▽

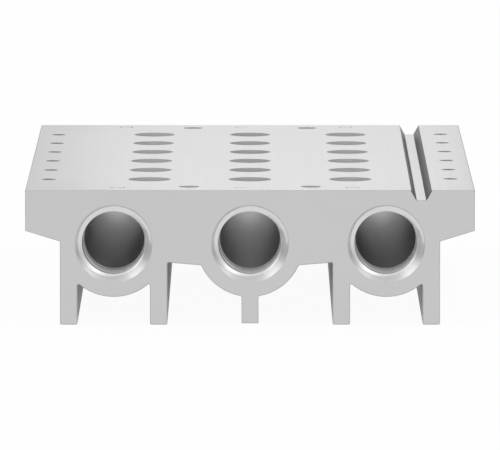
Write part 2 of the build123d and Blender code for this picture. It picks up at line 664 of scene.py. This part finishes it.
@dataclass
class Block:
    """The block itself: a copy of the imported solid, with threads and marks cut into it."""

    record: dict
    node: bpy.types.Object
    merge_distance: float = 0.002 * MM
    sharp_angle: float = radians(24)
    face_tolerance: float = 0.02 * MM
    port_mouth_radius: float = 11.3 * MM
    port_wall: float = 9.1 * MM
    thread_depth: float = 0.5 * MM
    thread_length: float = 16.01 * MM
    relief_radius: float = 9.45 * MM
    relief_depth: float = 6.0 * MM
    seat_edge: float = 0.3 * MM     # rounding along the two long edges of the seat
    groove_depth: float = 3.5 * MM  # a little more than the keying groove's
    marks: Marks = Marks()
    name: str = "dressed_block"

    def __post_init__(self) -> None:
        """Takes the block's corners and its holes from the frame."""
        self.low, self.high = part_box(NODE)
        self.ports = self.port_holes()
        self.screws = self.seat_pattern("valve_screws")
        self.seat_holes = self.seat_pattern("")
        self.lead_in_depth = 2.5 * (self.port_mouth_radius - self.port_wall)

    def port_holes(self) -> list[Hole]:
        """The threaded ports, from the record's mounts."""
        found = []
        for mount in self.record["mounts"]:
            if mount["name"].endswith("_port"):
                facing = Vector(mount["axis"])
                place = Vector(mount["pos_m"])
                place.y = self.low.y if facing.y < 0 else self.high.y
                found.append(Hole(place, facing, mount["dims"]["r_mm"] * MM))
        return found

    def seat_pattern(self, word: str) -> list[Hole]:
        """Holes in the seat, from the record's mounts, each of which is a pair or a rectangle.

        Args:
            word: what the mounts' names contain.

        Returns:
            The holes.
        """
        found = []
        for mount in self.record["mounts"]:
            if mount["kind"] == "bolt_pattern" and word in mount["name"]:
                sizes = mount["dims"]
                half_x, half_y = (sizes.get(f"spacing_{axis}_mm", 0.0) * MM / 2 for axis in "xy")
                centre = Vector(mount["pos_m"])
                corners = {(x, y) for x in (-half_x, half_x) for y in (-half_y, half_y)}
                for x, y in sorted(corners):
                    place = centre + Vector((x, y, 0.0))
                    found.append(Hole(place, Vector(mount["axis"]), sizes["hole_r_mm"] * MM))
        return found

    def grooves(self) -> list[tuple[HelicalGroove, list[Hole]]]:
        """Every kind of helical groove, with the holes that get it."""
        port_pitch = 1.814 * MM
        screw_pitch = 0.8 * MM
        ramp_pitch = 4.1 * MM
        return [
            (HelicalGroove(
                "port_entry_ramp", wall=self.port_wall, depth=1.93 * MM, pitch=ramp_pitch, turns=1.2,
                start=-0.26 * MM, wall_width=0.8 * ramp_pitch, root_width=0.25 * ramp_pitch,
                hand=Hand.LEFT, steps=128, run_out=0.12,
            ), self.ports),
            (HelicalGroove(
                "port_thread", wall=self.port_wall, depth=1.12 * MM, pitch=port_pitch, turns=5.7,
                start=5.6 * MM, wall_width=0.763 * port_pitch, root_width=0.12 * port_pitch,
                steps=64, run_out=1.0, clearance=0.33 * MM,
            ), self.ports),
            (HelicalGroove(
                "screw_thread", wall=self.screws[0].radius, depth=0.42 * MM, pitch=screw_pitch,
                turns=10.5, start=-0.2 * MM,
                wall_width=0.82 * screw_pitch, root_width=0.16 * screw_pitch,
                steps=20, run_out=1.0, clearance=0.08 * MM,
            ), self.screws),
        ]

    def relief_tools(self, material: bpy.types.Material) -> bpy.types.Object:
        """Tapered tools that thin the crests of the thread in the first few millimetres of each port.

        Args:
            material: the finish of the cut faces.

        Returns:
            One object with a tool for each port.
        """
        mesh = bpy.data.meshes.new("crest_relief")
        shell = bmesh.new()
        slope = (self.relief_radius - self.port_wall) / self.relief_depth
        overlap = 1.0 * MM
        length = self.relief_depth + 2 * overlap
        upright = Vector((0.0, 0.0, 1.0))
        for port in self.ports:
            turn = upright.rotation_difference(port.facing).to_matrix().to_4x4()
            middle = port.mouth + port.facing * (overlap - length / 2)
            bmesh.ops.create_cone(
                shell, cap_ends=True, segments=128, depth=length,
                radius1=self.port_wall - slope * overlap, radius2=self.relief_radius + slope * overlap,
                matrix=Matrix.Translation(middle) @ turn,
            )
        shell.to_mesh(mesh)
        shell.free()
        mesh.materials.append(material)
        tools = bpy.data.objects.new("crest_relief", mesh)
        bpy.context.scene.collection.objects.link(tools)
        return tools

    def merged_copy(self) -> bpy.types.Object:
        """A copy of the solid's mesh with its loose triangles joined up.

        Returns:
            The copy, as an object of its own.
        """
        mesh = bpy.data.meshes.new(self.name)
        shell = bmesh.new()
        shell.from_mesh(self.node.data)
        bmesh.ops.remove_doubles(shell, verts=shell.verts, dist=self.merge_distance)
        shell.to_mesh(mesh)
        shell.free()
        self.drop(mesh, "custom_normal")
        block = bpy.data.objects.new(self.name, mesh)
        bpy.context.scene.collection.objects.link(block)
        return block

    @staticmethod
    def drop(mesh: bpy.types.Mesh, name: str) -> None:
        """Removes an attribute that no longer fits the mesh, if it has it."""
        attribute = mesh.attributes.get(name)
        if attribute:
            mesh.attributes.remove(attribute)

    def cut(self, block: bpy.types.Object, tools: bpy.types.Object) -> None:
        """Takes the tools' volume out of the block, and removes the tools.

        Args:
            block: what is cut.
            tools: closed shapes that are taken away.
        """
        shell = bmesh.new()
        shell.from_mesh(tools.data)
        bmesh.ops.recalc_face_normals(shell, faces=shell.faces)
        shell.to_mesh(tools.data)
        shell.free()
        modifier = block.modifiers.new("cut", "BOOLEAN")
        modifier.operation = "DIFFERENCE"
        modifier.solver = "MANIFOLD"
        modifier.object = tools
        graph = bpy.context.evaluated_depsgraph_get()
        mesh = bpy.data.meshes.new_from_object(block.evaluated_get(graph), depsgraph=graph)
        block.modifiers.clear()
        self.drop(mesh, "custom_normal")
        self.drop(mesh, "aim")
        old, block.data = block.data, mesh
        bpy.data.meshes.remove(old)
        bpy.data.objects.remove(tools)

    def beside_port(self, centre: Vector) -> float:
        """Distance of a place from the nearest gallery's axis."""
        return min(((centre - port.mouth) * Vector((1, 0, 1))).length for port in self.ports)

    def in_seat_hole(self, centre: Vector) -> bool:
        """Whether a place is on the wall of a hole that opens on the seat."""
        return any(
            (centre - hole.mouth).xy.length < hole.radius + self.thread_depth
            for hole in self.seat_holes
        )

    def zone(self, centre: Vector, normal: Vector) -> Zone:
        """How the face at a place was made.

        Args:
            centre: the face's centre.
            normal: the way that it looks.

        Returns:
            The zone that the face belongs to.
        """
        inward = min(centre.y - self.low.y, self.high.y - centre.y)
        if centre.z > self.high.z - self.face_tolerance:
            return Zone.SEAT
        if inward < self.face_tolerance:
            return Zone.END
        if self.beside_port(centre) < self.port_mouth_radius:
            if inward < self.lead_in_depth:
                return Zone.LEAD_IN
            return Zone.THREAD if inward < self.thread_length else Zone.BORE
        if self.in_seat_hole(centre):
            return Zone.DRILLED
        below_seat = self.high.z - centre.z
        beside = min(centre.x - self.low.x, self.high.x - centre.x)
        if beside < self.seat_edge:
            return Zone.SEAT_EDGE if below_seat < self.seat_edge else Zone.SKIN
        if below_seat > self.groove_depth:
            return Zone.SKIN
        if self.marks.covers(centre, self.low, self.high):
            return Zone.ENGRAVED
        return Zone.GROOVE_WALL if abs(normal.x) > 0.5 else Zone.SEAT

    def build(self) -> bpy.types.Object:
        """Makes the dressed block and puts it in the node's place.

        Returns:
            The finished piece.
        """
        materials = {zone: FINISHES[zone].build() for zone in Zone}
        block = self.merged_copy()
        self.cut(block, self.relief_tools(materials[Zone.LEAD_IN]))
        tapper = Tapper()
        for groove, holes in self.grooves():
            self.cut(block, tapper.tools(groove, holes, materials[Zone.BORE]))
        self.cut(block, Engraver().tools(self.marks, self.low, self.high, materials[Zone.ENGRAVED]))
        block.data.materials.clear()
        for zone in Zone:
            block.data.materials.append(materials[zone])
        for face in block.data.polygons:
            face.material_index = self.zone(face.center, face.normal).value
            face.use_smooth = True
        block.data.set_sharp_from_angle(angle=self.sharp_angle)
        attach(block, "root")
        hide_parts(NODE)
        return block


# ---- Stage ------------------------------------------------------------------------------


@dataclass
class Studio:
    """A pale floor and soft light from all round, with three lamps."""

    floor_size: float = 8.0
    floor_tone: float = 0.86
    white_share: float = 0.95      # of the floor's look, and the rest is its shading
    sky: float = 0.9
    side_loss: float = 0.55
    side_lean: float = 0.1         # how much more is lost at the right than at the left
    back_loss: float = 0.08
    key_size: tuple[float, float] = (1.2, 1.2)
    key_place: tuple[float, float, float] = (-1.3, -0.7, 1.3)
    key_power: float = 5.0
    fill_size: tuple[float, float] = (0.8, 0.8)
    fill_place: tuple[float, float, float] = (1.1, -0.8, 1.1)
    fill_power: float = 3.0
    back_size: tuple[float, float] = (0.15, 0.12)
    back_place: tuple[float, float, float] = (0.012, 0.55, 0.2)
    back_power: float = 0.036

    def floor(self) -> None:
        """Lays the floor, which looks white and keeps the block's shadow."""
        mesh = bpy.data.meshes.new("floor")
        shell = bmesh.new()
        bmesh.ops.create_grid(shell, x_segments=1, y_segments=1, size=self.floor_size / 2)
        shell.to_mesh(mesh)
        shell.free()
        floor = bpy.data.objects.new("floor", mesh)
        bpy.context.scene.collection.objects.link(floor)
        material = bpy.data.materials.new("pale_floor")
        material.use_nodes = True
        tree = Tree(material.node_tree.nodes, material.node_tree.links)
        shader = tree.nodes["Principled BSDF"]
        shader.inputs["Base Color"].default_value = (self.floor_tone,) * 3 + (1.0,)
        shader.inputs["Roughness"].default_value = 0.9
        white = tree.add("ShaderNodeEmission")
        tree.feed(white.inputs["Strength"], 1.0)
        mix = tree.add("ShaderNodeMixShader")
        tree.feed(mix.inputs[0], tree.math("MULTIPLY", self.seen(tree), self.white_share))
        tree.feed(mix.inputs[1], shader.outputs[0])
        tree.feed(mix.inputs[2], white.outputs[0])
        tree.feed(tree.nodes["Material Output"].inputs["Surface"], mix.outputs[0])
        mesh.materials.append(material)
        floor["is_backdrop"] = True

    @staticmethod
    def seen(tree: Tree) -> bpy.types.NodeSocket:
        """1 for rays by which the eye, metal or glass sees the background, and else 0."""
        path = tree.add("ShaderNodeLightPath")
        mirror = tree.math("MAXIMUM", path.outputs["Is Glossy Ray"], path.outputs["Is Transmission Ray"])
        return tree.math("MAXIMUM", path.outputs["Is Camera Ray"], mirror)

    def world(self) -> None:
        """Soft light from all round, weaker low down at the sides and a little behind."""
        world = bpy.data.worlds.new("soft_light")
        world.use_nodes = True
        tree = Tree(world.node_tree.nodes, world.node_tree.links)
        parts = tree.add("ShaderNodeSeparateXYZ")
        tree.feed(parts.inputs[0], tree.add("ShaderNodeTexCoord").outputs["Generated"])
        squared = tree.math("MULTIPLY", parts.outputs["X"], parts.outputs["X"])
        lean = tree.math("ADD", tree.math("MULTIPLY", parts.outputs["X"], self.side_lean), 1.0)
        sideways = tree.math("MULTIPLY", squared, lean)
        low_down = tree.math("SUBTRACT", 1.0, tree.math("ABSOLUTE", parts.outputs["Z"]))
        loss = tree.math("MULTIPLY", tree.math("MULTIPLY", sideways, low_down), self.side_loss)
        background = tree.nodes["Background"]
        background.inputs["Color"].default_value = (1.0, 1.0, 1.0, 1.0)
        behind = tree.math("MAXIMUM", parts.outputs["Y"], 0.0)
        lost_behind = tree.math("MULTIPLY", tree.math("MULTIPLY", behind, low_down), self.back_loss)
        share = tree.math("SUBTRACT", tree.math("SUBTRACT", 1.0, loss), lost_behind)
        tree.feed(background.inputs["Strength"], tree.math("MULTIPLY", share, self.sky))
        bpy.context.scene.world = world

    @staticmethod
    def lamp(
        name: str, size: tuple[float, float], place: tuple[float, float, float], power: float,
    ) -> None:
        """A soft rectangular lamp that looks at the block.

        Args:
            name: its name.
            size: its width and height.
            place: where it hangs.
            power: its power in watts.
        """
        data = bpy.data.lights.new(name, "AREA")
        data.shape = "RECTANGLE"
        data.size, data.size_y = size
        data.energy = power
        lamp = bpy.data.objects.new(name, data)
        lamp.location = place
        lamp.rotation_euler = (-lamp.location).to_track_quat("-Z", "Y").to_euler()
        bpy.context.scene.collection.objects.link(lamp)

    def build(self) -> None:
        """Sets up the floor, the light and the view transform."""
        self.floor()
        self.world()
        self.lamp("key_light", self.key_size, self.key_place, self.key_power)
        self.lamp("fill_light", self.fill_size, self.fill_place, self.fill_power)
        self.lamp("back_light", self.back_size, self.back_place, self.back_power)
        bpy.context.scene.view_settings.view_transform = "Standard"


@dataclass
class View:
    """The camera, far off with a long lens, looking a little down on the block."""

    lens: float = 626.68           # mm
    sensor: float = 36.0           # mm wide
    far: float = 50.0              # how far it sees
    pitch: float = radians(6.0636)
    place: tuple[float, float, float] = (0.0, -2.61189, 0.29593)

    def build(self) -> None:
        """Makes the camera and looks through it."""
        data = bpy.data.cameras.new("camera")
        data.lens = self.lens
        data.sensor_width = self.sensor
        data.clip_end = self.far
        camera = bpy.data.objects.new("camera", data)
        camera.location = self.place
        camera.rotation_euler = (pi / 2 - self.pitch, 0.0, 0.0)
        bpy.context.scene.collection.objects.link(camera)
        bpy.context.scene.camera = camera


def corners() -> list[list[float]]:
    """The whole object's box, as plain lists of numbers."""
    return [list(corner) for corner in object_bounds()]


def main() -> None:
    """Builds the block and its stage, in order."""
    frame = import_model()
    Studio().build()
    View().build()
    block = Block(frame["record"], frame["nodes"][NODE]).build()
    log.info("%s has %d faces", block.name, len(block.data.polygons))


if __name__ == "__main__":
    main()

△

### [Work to be completed]
Print, please, the lines from the first line of the material through the line that contains "self.lead_in_depth = 2.5", exactly as written and with nothing added.

### [Reply]
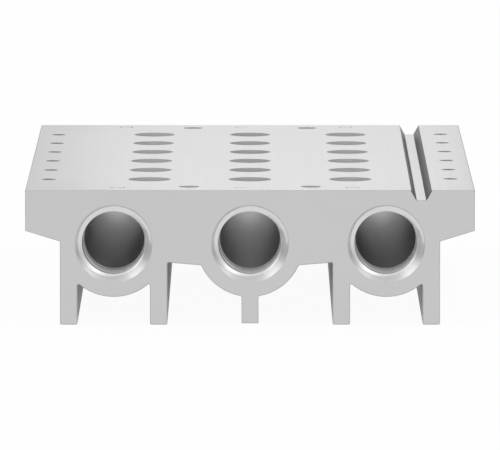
Write part 2 of the build123d and Blender code for this picture. It picks up at line 664 of scene.py. This part finishes it.
@dataclass
class Block:
    """The block itself: a copy of the imported solid, with threads and marks cut into it."""

    record: dict
    node: bpy.types.Object
    merge_distance: float = 0.002 * MM
    sharp_angle: float = radians(24)
    face_tolerance: float = 0.02 * MM
    port_mouth_radius: float = 11.3 * MM
    port_wall: float = 9.1 * MM
    thread_depth: float = 0.5 * MM
    thread_length: float = 16.01 * MM
    relief_radius: float = 9.45 * MM
    relief_depth: float = 6.0 * MM
    seat_edge: float = 0.3 * MM     # rounding along the two long edges of the seat
    groove_depth: float = 3.5 * MM  # a little more than the keying groove's
    marks: Marks = Marks()
    name: str = "dressed_block"

    def __post_init__(self) -> None:
        """Takes the block's corners and its holes from the frame."""
        self.low, self.high = part_box(NODE)
        self.ports = self.port_holes()
        self.screws = self.seat_pattern("valve_screws")
        self.seat_holes = self.seat_pattern("")
        self.lead_in_depth = 2.5 * (self.port_mouth_radius - self.port_wall)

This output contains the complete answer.